* _TASK INSTRUCTIONS_: The listing must be reproduced in full, exactly as it stands.

* _DATA PROVIDED_:

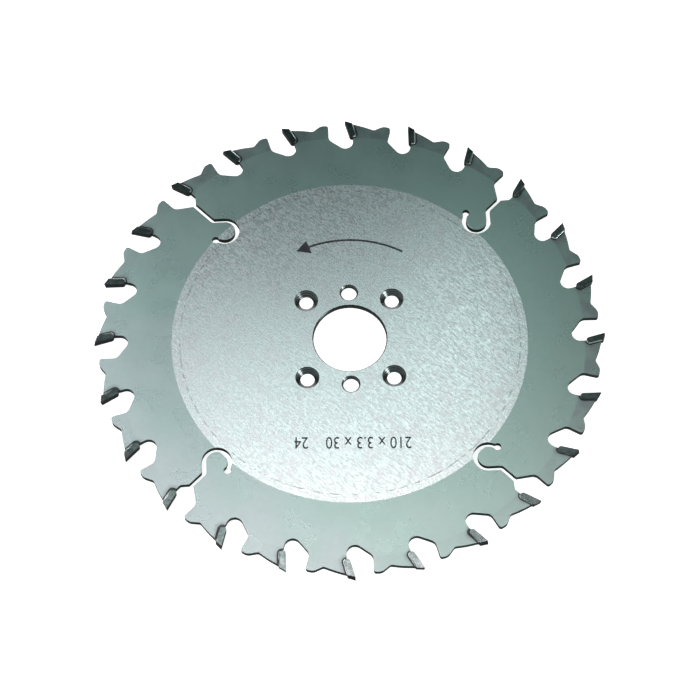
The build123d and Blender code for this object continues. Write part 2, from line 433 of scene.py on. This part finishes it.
def ground_steel():
    """The steel body: ground sides, dark cut walls and turned countersinks."""
    material, tree, point, normal, surface = new_material("ground_steel")
    place = use_group(tree, BLADE_PLACE, {"Point": point})
    radius = place.outputs["Radius"]
    lean = face_lean(tree, normal)
    on_side = ramp(tree, lean, 0.90, 0.97)
    on_wall = ramp(tree, lean, 0.45, 0.25)
    on_hub, hub_grain, side_colour = side_finish(tree, place, point)
    side_colour = braze_marks_and_shade(tree, place, point, side_colour)

    turned_rings = turned_finish(tree, point)
    cone_colour = blend_colours(tree, turned_rings, CONE_GROOVES, CONE_CRESTS)
    on_bore_edge = ramp(tree, radius, BORE_RADIUS + 1.2, BORE_RADIUS + 0.8)
    cone_colour = blend_colours(tree, on_bore_edge, cone_colour, BORE_EDGE)
    colour = blend_colours(tree, on_side, cone_colour, side_colour)
    colour = blend_colours(tree, on_wall, colour, CUT_WALL)

    hub_roughness = ramp(tree, hub_grain, 0.42, 0.58, *HUB_ROUGHNESS)
    rim_roughness = ramp(tree, patches(tree, point, 14.0), 0.3, 0.7, *RIM_ROUGHNESS)
    roughness = blend_values(tree, on_hub, rim_roughness, hub_roughness)
    roughness = blend_values(tree, on_side, CONE_ROUGHNESS, roughness)
    roughness = blend_values(tree, on_wall, roughness, WALL_ROUGHNESS)

    rim_height = maths(tree, "MULTIPLY", scratches(tree, point, RIM_GRAIN, 0.5, 6.0), RIM_RELIEF_SHARE)
    hub_height = maths(tree, "MULTIPLY", hub_grain, HUB_RELIEF_SHARE)
    side_height = blend_values(tree, on_hub, rim_height, hub_height)
    cone_height = maths(tree, "MULTIPLY", turned_rings, CONE_RELIEF_SHARE)
    height = blend_values(tree, on_side, cone_height, side_height)
    upright = add_node(tree, "ShaderNodeCombineXYZ", {"Z": sign_of_height(tree, normal)}).outputs[0]
    level_side = blend_vectors(tree, on_side, normal, upright)
    tree.links.new(colour, surface.inputs["Base Color"])
    tree.links.new(roughness, surface.inputs["Roughness"])
    tree.links.new(maths(tree, "SUBTRACT", 1.0, on_wall), surface.inputs["Metallic"])
    tree.links.new(bump(tree, height, BODY_RELIEF, level_side), surface.inputs["Normal"])
    surface.inputs["Specular IOR Level"].default_value = METAL_EDGE_SHINE
    return material


def ground_carbide():
    """The hard-metal tips: dark mirror-ground sides, and nearly black faces, tops and backs."""
    material, tree, point, normal, surface = new_material("ground_carbide")
    lean = face_lean(tree, normal)
    on_side = ramp(tree, lean, 0.90, 0.97)
    upright = add_node(tree, "ShaderNodeCombineXYZ", {"Z": sign_of_height(tree, normal)}).outputs[0]
    level_side = blend_vectors(tree, on_side, normal, upright)
    grain = scratches(tree, point, CARBIDE_GRAIN, 0.3, 1.2)
    mottle = patches(tree, point, 2.2, 1.5)
    side_colour = blend_colours(tree, ramp(tree, mottle, 0.35, 0.65), CARBIDE_DARK, CARBIDE_LIGHT)
    colour = blend_colours(tree, on_side, CARBIDE_EDGES, side_colour)
    tree.links.new(colour, surface.inputs["Base Color"])
    side_roughness = ramp(tree, grain, 0.3, 0.7, *CARBIDE_ROUGHNESS)
    roughness = blend_values(tree, on_side, WALL_ROUGHNESS, side_roughness)
    tree.links.new(roughness, surface.inputs["Roughness"])
    tree.links.new(on_side, surface.inputs["Metallic"])
    tree.links.new(bump(tree, grain, CARBIDE_RELIEF, level_side), surface.inputs["Normal"])
    surface.inputs["Specular IOR Level"].default_value = METAL_EDGE_SHINE
    return material


def braze():
    """Silver-coloured braze that has run out along a tip's seat."""
    material, tree, point, _, surface = new_material("braze")
    mottle = patches(tree, point, 9.0, 3.0)
    colour = blend_colours(tree, ramp(tree, mottle, 0.40, 0.60), BRAZE_DULL, BRAZE_BRIGHT)
    tree.links.new(colour, surface.inputs["Base Color"])
    tree.links.new(ramp(tree, mottle, 0.3, 0.7, *BRAZE_ROUGHNESS), surface.inputs["Roughness"])
    tree.links.new(bump(tree, mottle, BRAZE_RELIEF), surface.inputs["Normal"])
    surface.inputs["Metallic"].default_value = 1.0
    return material


def etched_mark():
    """Dark marks etched into the hub, worn a little along its scratches."""
    material, tree, point, _, surface = new_material("etched_mark")
    grain = scratches(tree, point, HUB_GRAIN, 0.3, 1.8)
    colour = blend_colours(tree, ramp(tree, grain, 0.5, 0.8), MARK_DARK, MARK_WORN)
    tree.links.new(colour, surface.inputs["Base Color"])
    tree.links.new(ramp(tree, grain, 0.3, 0.7, *MARK_ROUGHNESS), surface.inputs["Roughness"])
    tree.links.new(bump(tree, grain, MARK_RELIEF), surface.inputs["Normal"])
    surface.inputs["Metallic"].default_value = 0.0
    surface.inputs["Specular IOR Level"].default_value = MARK_SHINE
    return material


def finished(name, material):
    """Gives the active piece its name, finish, slot and body, with its place in its mesh."""
    piece = bpy.context.object
    piece.name = name
    piece.data.name = name
    bpy.ops.object.transform_apply(location=True, rotation=True, scale=True)
    piece.data.materials.clear()
    piece.data.materials.append(material)
    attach(piece, "root")
    return piece


def outward_normals():
    bpy.ops.object.mode_set(mode="EDIT")
    bpy.ops.mesh.select_all(action="SELECT")
    bpy.ops.mesh.remove_doubles(threshold=MM * 0.001)
    bpy.ops.mesh.normals_make_consistent(inside=False)
    bpy.ops.object.mode_set(mode="OBJECT")


def push(distance):
    """Extrudes the selected faces by a vector in millimetres."""
    bpy.ops.mesh.extrude_region_move(TRANSFORM_OT_translate={"value": tuple(Vector(distance) * MM)})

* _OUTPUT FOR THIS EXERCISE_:
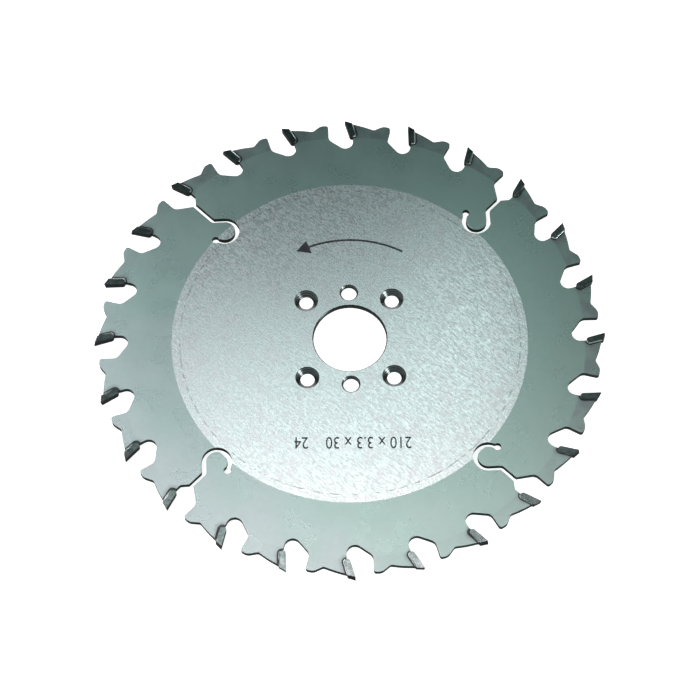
The build123d and Blender code for this object continues. Write part 2, from line 433 of scene.py on. This part finishes it.
def ground_steel():
    """The steel body: ground sides, dark cut walls and turned countersinks."""
    material, tree, point, normal, surface = new_material("ground_steel")
    place = use_group(tree, BLADE_PLACE, {"Point": point})
    radius = place.outputs["Radius"]
    lean = face_lean(tree, normal)
    on_side = ramp(tree, lean, 0.90, 0.97)
    on_wall = ramp(tree, lean, 0.45, 0.25)
    on_hub, hub_grain, side_colour = side_finish(tree, place, point)
    side_colour = braze_marks_and_shade(tree, place, point, side_colour)

    turned_rings = turned_finish(tree, point)
    cone_colour = blend_colours(tree, turned_rings, CONE_GROOVES, CONE_CRESTS)
    on_bore_edge = ramp(tree, radius, BORE_RADIUS + 1.2, BORE_RADIUS + 0.8)
    cone_colour = blend_colours(tree, on_bore_edge, cone_colour, BORE_EDGE)
    colour = blend_colours(tree, on_side, cone_colour, side_colour)
    colour = blend_colours(tree, on_wall, colour, CUT_WALL)

    hub_roughness = ramp(tree, hub_grain, 0.42, 0.58, *HUB_ROUGHNESS)
    rim_roughness = ramp(tree, patches(tree, point, 14.0), 0.3, 0.7, *RIM_ROUGHNESS)
    roughness = blend_values(tree, on_hub, rim_roughness, hub_roughness)
    roughness = blend_values(tree, on_side, CONE_ROUGHNESS, roughness)
    roughness = blend_values(tree, on_wall, roughness, WALL_ROUGHNESS)

    rim_height = maths(tree, "MULTIPLY", scratches(tree, point, RIM_GRAIN, 0.5, 6.0), RIM_RELIEF_SHARE)
    hub_height = maths(tree, "MULTIPLY", hub_grain, HUB_RELIEF_SHARE)
    side_height = blend_values(tree, on_hub, rim_height, hub_height)
    cone_height = maths(tree, "MULTIPLY", turned_rings, CONE_RELIEF_SHARE)
    height = blend_values(tree, on_side, cone_height, side_height)
    upright = add_node(tree, "ShaderNodeCombineXYZ", {"Z": sign_of_height(tree, normal)}).outputs[0]
    level_side = blend_vectors(tree, on_side, normal, upright)
    tree.links.new(colour, surface.inputs["Base Color"])
    tree.links.new(roughness, surface.inputs["Roughness"])
    tree.links.new(maths(tree, "SUBTRACT", 1.0, on_wall), surface.inputs["Metallic"])
    tree.links.new(bump(tree, height, BODY_RELIEF, level_side), surface.inputs["Normal"])
    surface.inputs["Specular IOR Level"].default_value = METAL_EDGE_SHINE
    return material


def ground_carbide():
    """The hard-metal tips: dark mirror-ground sides, and nearly black faces, tops and backs."""
    material, tree, point, normal, surface = new_material("ground_carbide")
    lean = face_lean(tree, normal)
    on_side = ramp(tree, lean, 0.90, 0.97)
    upright = add_node(tree, "ShaderNodeCombineXYZ", {"Z": sign_of_height(tree, normal)}).outputs[0]
    level_side = blend_vectors(tree, on_side, normal, upright)
    grain = scratches(tree, point, CARBIDE_GRAIN, 0.3, 1.2)
    mottle = patches(tree, point, 2.2, 1.5)
    side_colour = blend_colours(tree, ramp(tree, mottle, 0.35, 0.65), CARBIDE_DARK, CARBIDE_LIGHT)
    colour = blend_colours(tree, on_side, CARBIDE_EDGES, side_colour)
    tree.links.new(colour, surface.inputs["Base Color"])
    side_roughness = ramp(tree, grain, 0.3, 0.7, *CARBIDE_ROUGHNESS)
    roughness = blend_values(tree, on_side, WALL_ROUGHNESS, side_roughness)
    tree.links.new(roughness, surface.inputs["Roughness"])
    tree.links.new(on_side, surface.inputs["Metallic"])
    tree.links.new(bump(tree, grain, CARBIDE_RELIEF, level_side), surface.inputs["Normal"])
    surface.inputs["Specular IOR Level"].default_value = METAL_EDGE_SHINE
    return material


def braze():
    """Silver-coloured braze that has run out along a tip's seat."""
    material, tree, point, _, surface = new_material("braze")
    mottle = patches(tree, point, 9.0, 3.0)
    colour = blend_colours(tree, ramp(tree, mottle, 0.40, 0.60), BRAZE_DULL, BRAZE_BRIGHT)
    tree.links.new(colour, surface.inputs["Base Color"])
    tree.links.new(ramp(tree, mottle, 0.3, 0.7, *BRAZE_ROUGHNESS), surface.inputs["Roughness"])
    tree.links.new(bump(tree, mottle, BRAZE_RELIEF), surface.inputs["Normal"])
    surface.inputs["Metallic"].default_value = 1.0
    return material


def etched_mark():
    """Dark marks etched into the hub, worn a little along its scratches."""
    material, tree, point, _, surface = new_material("etched_mark")
    grain = scratches(tree, point, HUB_GRAIN, 0.3, 1.8)
    colour = blend_colours(tree, ramp(tree, grain, 0.5, 0.8), MARK_DARK, MARK_WORN)
    tree.links.new(colour, surface.inputs["Base Color"])
    tree.links.new(ramp(tree, grain, 0.3, 0.7, *MARK_ROUGHNESS), surface.inputs["Roughness"])
    tree.links.new(bump(tree, grain, MARK_RELIEF), surface.inputs["Normal"])
    surface.inputs["Metallic"].default_value = 0.0
    surface.inputs["Specular IOR Level"].default_value = MARK_SHINE
    return material


def finished(name, material):
    """Gives the active piece its name, finish, slot and body, with its place in its mesh."""
    piece = bpy.context.object
    piece.name = name
    piece.data.name = name
    bpy.ops.object.transform_apply(location=True, rotation=True, scale=True)
    piece.data.materials.clear()
    piece.data.materials.append(material)
    attach(piece, "root")
    return piece


def outward_normals():
    bpy.ops.object.mode_set(mode="EDIT")
    bpy.ops.mesh.select_all(action="SELECT")
    bpy.ops.mesh.remove_doubles(threshold=MM * 0.001)
    bpy.ops.mesh.normals_make_consistent(inside=False)
    bpy.ops.object.mode_set(mode="OBJECT")


def push(distance):
    """Extrudes the selected faces by a vector in millimetres."""
    bpy.ops.mesh.extrude_region_move(TRANSFORM_OT_translate={"value": tuple(Vector(distance) * MM)})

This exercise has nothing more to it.